Dian Prihadyanti, koordinator peneliti dari Pappiptek – LIPI memaparkan penggunaan TKA di Indonesia lebih ditujukan untuk memenuhi kebutuhan tenaga kerja terampil/profesional di bidang tertentu yang belum dapat dipenuhi oleh tenaga kerja Indonesia. Penggunaan TKA juga bertujuan mempercepat proses pembangunan nasional dengan mempercepat alih pengetahuan dan teknologi.
“Biaya mendatangkan TKA terbilang tinggi. Jika alih pengetahuan tidak berlangsung secara efektif dan efisien, biaya yang dikeluarkan akan terbuang, dan negara akan terus bergantung pada TKA. Dalam hal ini dukungan kebijakan pemerintah sangat dibutuhkan,” terang Dian.
Menurutnya, terdapat berbagai mekanisme yang bisa dipilih oleh perusahaan dan diterapkan oleh TKL untuk mengakuisisi pengetahuan dari TKA. Kajian penelitian yang dilakukan oleh tim Pappiptek LIPI memperlihatkan bahwa alih pengetahuan dapat terjadi dengan lebih efektif melalui pendampingan TKA terhadap TKL ketika melakukan pekerjaan sehari-hari.
Kendati demikian, salah satu kendala yang biasanya dihadapi adalah masalah komunikasi, terutama menyangkut penguasaan bahasa asing. TKL kurang menguasai Bahasa Inggris atau bahasa negara asal TKA. Sementara TKA kurang menguasai Bahasa Inggris dan Bahasa Indonesia.

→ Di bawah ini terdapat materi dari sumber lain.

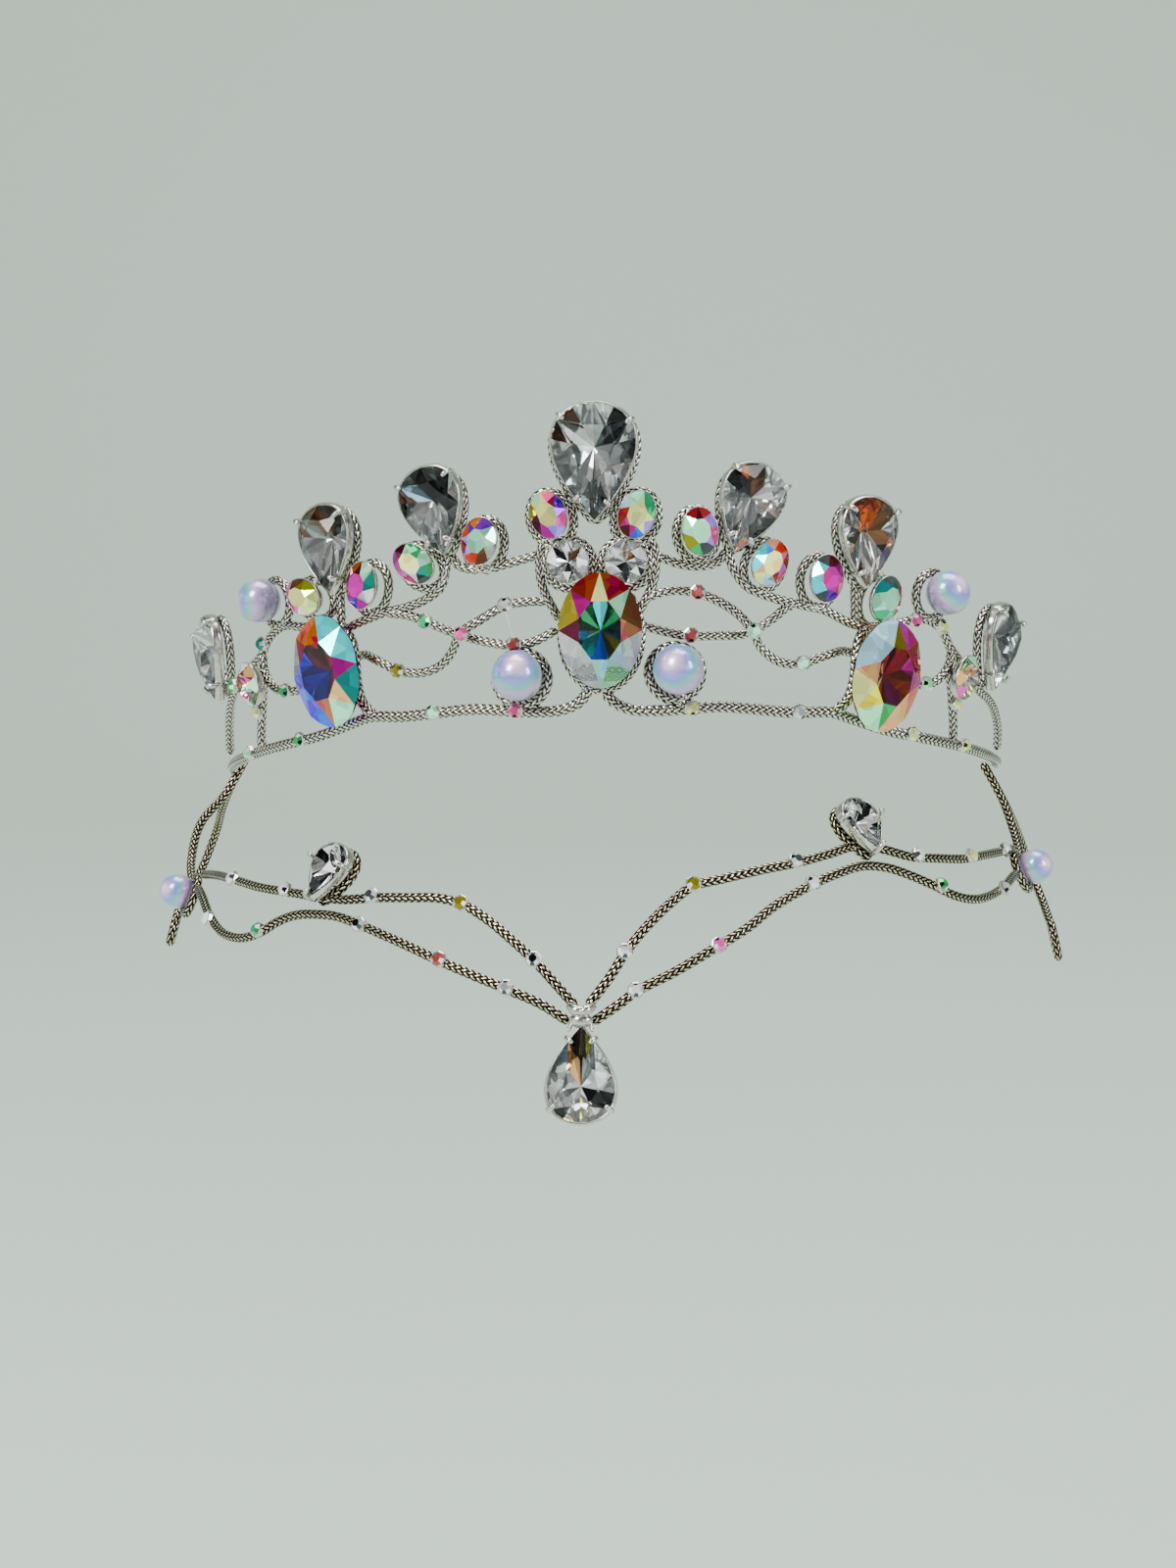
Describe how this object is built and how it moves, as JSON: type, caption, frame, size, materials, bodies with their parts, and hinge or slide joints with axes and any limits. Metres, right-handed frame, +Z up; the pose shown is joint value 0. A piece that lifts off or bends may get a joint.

Oleh karena itu, Kemnaker perlu meninjau kembali syarat penghapusan kemampuan berbahasa Indonesia melalui Permenaker No. 35/2015. “Kemnaker perlu mewajibkan TKA untuk menguasai Bahasa Indonesia minimal secara pasif,” lanjutnya.
Dian mengungkapkan, secara teknis perusahaan wajib memberikan nama tenaga pendamping kepada Kemnaker untuk memperoleh IMTA. Sayangnya, nama yang diajukan perusahaan banyak yang hanya bersifat formalitas saja. Kemnaker seharusnya lebih fokus untuk mengetahui dan mengevaluasi desain dari proses alih pengetahuan yang dirancang oleh perusahaan serta memantau dan mengevaluasinya.
Kajian Pappiptek LIPI juga menyoroti pelaksanaan pendidikan dan pelatihan (diklat) tenaga kerja pendamping. Diklat yang dibutuhkan tidak hanya bersifat hard skill tetapi juga soft skill terutama pengetahuan untuk kemampuan manajerial.
Pappiptek LIPI juga memberikan rekomendasi kebijakan bagi Kemnaker antara lain untuk mempercepat proses perizinan untuk memperoleh IMTA (Izin Menggunakan Tenaga Kerja Asing), menerapkan mekanisme satu pintu terintegrasi untuk proses perizinan, meninjau ulang kuota TKA dari negara-negara tertentu, serta melakukan monitoring dan evaluasi terhadap alih pengetahuan dari TKA ke TKL.
Untuk kepentingan nasional, Kemenristekdikti perlu mendorong mobilitasi dosen, peneliti, dan perekayasa di lembaga litbang pemerintah dan perguruan tinggi ke industri, sehingga mereka dapat membentuk pengalaman empirik dengan memahami kondisi dan kebutuhan industri.
Dalam kesempatan tersebut Pappiptek LIPI juga meluncurkan policy brief terkait lambatnya implementasi kebijakan pengembangan teknologi industri dalam Undang-Undang No. 3 tahun 2004 tentang perindustrian.